## The data
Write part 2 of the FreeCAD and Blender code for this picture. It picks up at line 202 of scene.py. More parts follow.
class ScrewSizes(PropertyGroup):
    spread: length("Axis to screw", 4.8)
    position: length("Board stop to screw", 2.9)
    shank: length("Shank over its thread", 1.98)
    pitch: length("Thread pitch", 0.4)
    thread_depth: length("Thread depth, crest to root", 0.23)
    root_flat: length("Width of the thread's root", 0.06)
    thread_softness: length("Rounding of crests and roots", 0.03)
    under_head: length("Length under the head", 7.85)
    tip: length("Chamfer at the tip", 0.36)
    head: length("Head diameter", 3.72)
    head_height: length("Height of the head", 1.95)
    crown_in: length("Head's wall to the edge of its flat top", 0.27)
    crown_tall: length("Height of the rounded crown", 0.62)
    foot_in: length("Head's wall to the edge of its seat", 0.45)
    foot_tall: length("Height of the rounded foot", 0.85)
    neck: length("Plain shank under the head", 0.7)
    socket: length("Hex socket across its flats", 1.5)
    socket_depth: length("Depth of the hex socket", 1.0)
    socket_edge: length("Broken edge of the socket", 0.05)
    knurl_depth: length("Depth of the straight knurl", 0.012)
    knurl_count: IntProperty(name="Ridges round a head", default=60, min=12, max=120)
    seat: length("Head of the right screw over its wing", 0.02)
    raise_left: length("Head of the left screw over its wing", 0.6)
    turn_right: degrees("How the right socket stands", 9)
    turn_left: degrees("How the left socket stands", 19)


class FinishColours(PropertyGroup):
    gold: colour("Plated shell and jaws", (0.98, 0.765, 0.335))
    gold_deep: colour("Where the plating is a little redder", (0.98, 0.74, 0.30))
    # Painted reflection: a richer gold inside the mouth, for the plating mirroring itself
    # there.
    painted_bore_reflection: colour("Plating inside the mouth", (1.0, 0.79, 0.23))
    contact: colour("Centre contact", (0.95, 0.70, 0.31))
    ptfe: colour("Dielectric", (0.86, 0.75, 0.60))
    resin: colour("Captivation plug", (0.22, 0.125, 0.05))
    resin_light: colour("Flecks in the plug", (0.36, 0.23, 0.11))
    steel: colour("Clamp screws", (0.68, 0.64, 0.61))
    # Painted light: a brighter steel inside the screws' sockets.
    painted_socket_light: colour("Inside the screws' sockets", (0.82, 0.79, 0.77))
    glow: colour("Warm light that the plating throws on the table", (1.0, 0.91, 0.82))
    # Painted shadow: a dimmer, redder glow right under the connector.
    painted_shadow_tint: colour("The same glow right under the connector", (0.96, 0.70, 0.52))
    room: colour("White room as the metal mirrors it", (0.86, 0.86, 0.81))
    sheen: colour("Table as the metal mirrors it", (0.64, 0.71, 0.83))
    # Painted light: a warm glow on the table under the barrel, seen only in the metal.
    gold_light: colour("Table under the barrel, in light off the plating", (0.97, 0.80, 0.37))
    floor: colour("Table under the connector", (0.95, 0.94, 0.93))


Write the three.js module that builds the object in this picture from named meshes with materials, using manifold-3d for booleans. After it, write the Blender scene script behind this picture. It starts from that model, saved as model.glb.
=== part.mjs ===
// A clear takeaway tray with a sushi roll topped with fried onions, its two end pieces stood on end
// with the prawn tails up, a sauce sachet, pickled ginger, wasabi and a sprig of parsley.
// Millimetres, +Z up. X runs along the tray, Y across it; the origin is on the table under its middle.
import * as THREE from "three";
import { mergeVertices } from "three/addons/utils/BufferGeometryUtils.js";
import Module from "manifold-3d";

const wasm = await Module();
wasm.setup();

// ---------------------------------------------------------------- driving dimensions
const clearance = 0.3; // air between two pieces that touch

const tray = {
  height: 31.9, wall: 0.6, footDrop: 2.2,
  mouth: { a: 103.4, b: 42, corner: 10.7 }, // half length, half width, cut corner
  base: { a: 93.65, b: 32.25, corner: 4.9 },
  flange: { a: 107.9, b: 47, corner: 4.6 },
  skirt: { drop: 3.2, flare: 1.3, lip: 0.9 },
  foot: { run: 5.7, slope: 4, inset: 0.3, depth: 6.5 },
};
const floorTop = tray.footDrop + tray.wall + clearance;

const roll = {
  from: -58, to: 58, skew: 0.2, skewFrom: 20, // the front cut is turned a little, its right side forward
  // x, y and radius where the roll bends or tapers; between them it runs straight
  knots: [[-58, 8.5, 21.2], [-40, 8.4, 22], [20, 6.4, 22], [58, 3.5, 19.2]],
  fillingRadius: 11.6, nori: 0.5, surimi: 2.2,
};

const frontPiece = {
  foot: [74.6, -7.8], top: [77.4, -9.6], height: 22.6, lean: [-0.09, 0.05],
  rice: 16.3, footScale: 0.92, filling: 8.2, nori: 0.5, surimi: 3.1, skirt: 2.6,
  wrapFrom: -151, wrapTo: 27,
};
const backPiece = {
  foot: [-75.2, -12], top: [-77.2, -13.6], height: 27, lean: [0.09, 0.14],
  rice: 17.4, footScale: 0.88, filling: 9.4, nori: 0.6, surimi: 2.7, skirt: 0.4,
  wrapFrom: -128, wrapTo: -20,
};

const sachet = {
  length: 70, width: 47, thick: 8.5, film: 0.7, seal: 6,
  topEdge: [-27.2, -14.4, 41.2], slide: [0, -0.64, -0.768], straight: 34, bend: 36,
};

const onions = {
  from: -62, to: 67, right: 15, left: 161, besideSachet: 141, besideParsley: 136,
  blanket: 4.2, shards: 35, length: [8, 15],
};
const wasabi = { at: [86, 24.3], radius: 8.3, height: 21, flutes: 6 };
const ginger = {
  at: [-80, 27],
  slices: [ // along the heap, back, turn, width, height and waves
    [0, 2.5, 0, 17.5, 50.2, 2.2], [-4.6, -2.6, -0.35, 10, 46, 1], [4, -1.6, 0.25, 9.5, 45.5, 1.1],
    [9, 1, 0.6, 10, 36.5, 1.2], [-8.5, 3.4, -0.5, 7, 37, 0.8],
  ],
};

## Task
Word for word, restate all of the data shown above.

## Solution to this problem
Write part 2 of the FreeCAD and Blender code for this picture. It picks up at line 202 of scene.py. More parts follow.
class ScrewSizes(PropertyGroup):
    spread: length("Axis to screw", 4.8)
    position: length("Board stop to screw", 2.9)
    shank: length("Shank over its thread", 1.98)
    pitch: length("Thread pitch", 0.4)
    thread_depth: length("Thread depth, crest to root", 0.23)
    root_flat: length("Width of the thread's root", 0.06)
    thread_softness: length("Rounding of crests and roots", 0.03)
    under_head: length("Length under the head", 7.85)
    tip: length("Chamfer at the tip", 0.36)
    head: length("Head diameter", 3.72)
    head_height: length("Height of the head", 1.95)
    crown_in: length("Head's wall to the edge of its flat top", 0.27)
    crown_tall: length("Height of the rounded crown", 0.62)
    foot_in: length("Head's wall to the edge of its seat", 0.45)
    foot_tall: length("Height of the rounded foot", 0.85)
    neck: length("Plain shank under the head", 0.7)
    socket: length("Hex socket across its flats", 1.5)
    socket_depth: length("Depth of the hex socket", 1.0)
    socket_edge: length("Broken edge of the socket", 0.05)
    knurl_depth: length("Depth of the straight knurl", 0.012)
    knurl_count: IntProperty(name="Ridges round a head", default=60, min=12, max=120)
    seat: length("Head of the right screw over its wing", 0.02)
    raise_left: length("Head of the left screw over its wing", 0.6)
    turn_right: degrees("How the right socket stands", 9)
    turn_left: degrees("How the left socket stands", 19)


class FinishColours(PropertyGroup):
    gold: colour("Plated shell and jaws", (0.98, 0.765, 0.335))
    gold_deep: colour("Where the plating is a little redder", (0.98, 0.74, 0.30))
    # Painted reflection: a richer gold inside the mouth, for the plating mirroring itself
    # there.
    painted_bore_reflection: colour("Plating inside the mouth", (1.0, 0.79, 0.23))
    contact: colour("Centre contact", (0.95, 0.70, 0.31))
    ptfe: colour("Dielectric", (0.86, 0.75, 0.60))
    resin: colour("Captivation plug", (0.22, 0.125, 0.05))
    resin_light: colour("Flecks in the plug", (0.36, 0.23, 0.11))
    steel: colour("Clamp screws", (0.68, 0.64, 0.61))
    # Painted light: a brighter steel inside the screws' sockets.
    painted_socket_light: colour("Inside the screws' sockets", (0.82, 0.79, 0.77))
    glow: colour("Warm light that the plating throws on the table", (1.0, 0.91, 0.82))
    # Painted shadow: a dimmer, redder glow right under the connector.
    painted_shadow_tint: colour("The same glow right under the connector", (0.96, 0.70, 0.52))
    room: colour("White room as the metal mirrors it", (0.86, 0.86, 0.81))
    sheen: colour("Table as the metal mirrors it", (0.64, 0.71, 0.83))
    # Painted light: a warm glow on the table under the barrel, seen only in the metal.
    gold_light: colour("Table under the barrel, in light off the plating", (0.97, 0.80, 0.37))
    floor: colour("Table under the connector", (0.95, 0.94, 0.93))


Write the three.js module that builds the object in this picture from named meshes with materials, using manifold-3d for booleans. After it, write the Blender scene script behind this picture. It starts from that model, saved as model.glb.
=== part.mjs ===
// A clear takeaway tray with a sushi roll topped with fried onions, its two end pieces stood on end
// with the prawn tails up, a sauce sachet, pickled ginger, wasabi and a sprig of parsley.
// Millimetres, +Z up. X runs along the tray, Y across it; the origin is on the table under its middle.
import * as THREE from "three";
import { mergeVertices } from "three/addons/utils/BufferGeometryUtils.js";
import Module from "manifold-3d";

const wasm = await Module();
wasm.setup();

// ---------------------------------------------------------------- driving dimensions
const clearance = 0.3; // air between two pieces that touch

const tray = {
  height: 31.9, wall: 0.6, footDrop: 2.2,
  mouth: { a: 103.4, b: 42, corner: 10.7 }, // half length, half width, cut corner
  base: { a: 93.65, b: 32.25, corner: 4.9 },
  flange: { a: 107.9, b: 47, corner: 4.6 },
  skirt: { drop: 3.2, flare: 1.3, lip: 0.9 },
  foot: { run: 5.7, slope: 4, inset: 0.3, depth: 6.5 },
};
const floorTop = tray.footDrop + tray.wall + clearance;

const roll = {
  from: -58, to: 58, skew: 0.2, skewFrom: 20, // the front cut is turned a little, its right side forward
  // x, y and radius where the roll bends or tapers; between them it runs straight
  knots: [[-58, 8.5, 21.2], [-40, 8.4, 22], [20, 6.4, 22], [58, 3.5, 19.2]],
  fillingRadius: 11.6, nori: 0.5, surimi: 2.2,
};

const frontPiece = {
  foot: [74.6, -7.8], top: [77.4, -9.6], height: 22.6, lean: [-0.09, 0.05],
  rice: 16.3, footScale: 0.92, filling: 8.2, nori: 0.5, surimi: 3.1, skirt: 2.6,
  wrapFrom: -151, wrapTo: 27,
};
const backPiece = {
  foot: [-75.2, -12], top: [-77.2, -13.6], height: 27, lean: [0.09, 0.14],
  rice: 17.4, footScale: 0.88, filling: 9.4, nori: 0.6, surimi: 2.7, skirt: 0.4,
  wrapFrom: -128, wrapTo: -20,
};

const sachet = {
  length: 70, width: 47, thick: 8.5, film: 0.7, seal: 6,
  topEdge: [-27.2, -14.4, 41.2], slide: [0, -0.64, -0.768], straight: 34, bend: 36,
};

const onions = {
  from: -62, to: 67, right: 15, left: 161, besideSachet: 141, besideParsley: 136,
  blanket: 4.2, shards: 35, length: [8, 15],
};
const wasabi = { at: [86, 24.3], radius: 8.3, height: 21, flutes: 6 };
const ginger = {
  at: [-80, 27],
  slices: [ // along the heap, back, turn, width, height and waves
    [0, 2.5, 0, 17.5, 50.2, 2.2], [-4.6, -2.6, -0.35, 10, 46, 1], [4, -1.6, 0.25, 9.5, 45.5, 1.1],
    [9, 1, 0.6, 10, 36.5, 1.2], [-8.5, 3.4, -0.5, 7, 37, 0.8],
  ],
};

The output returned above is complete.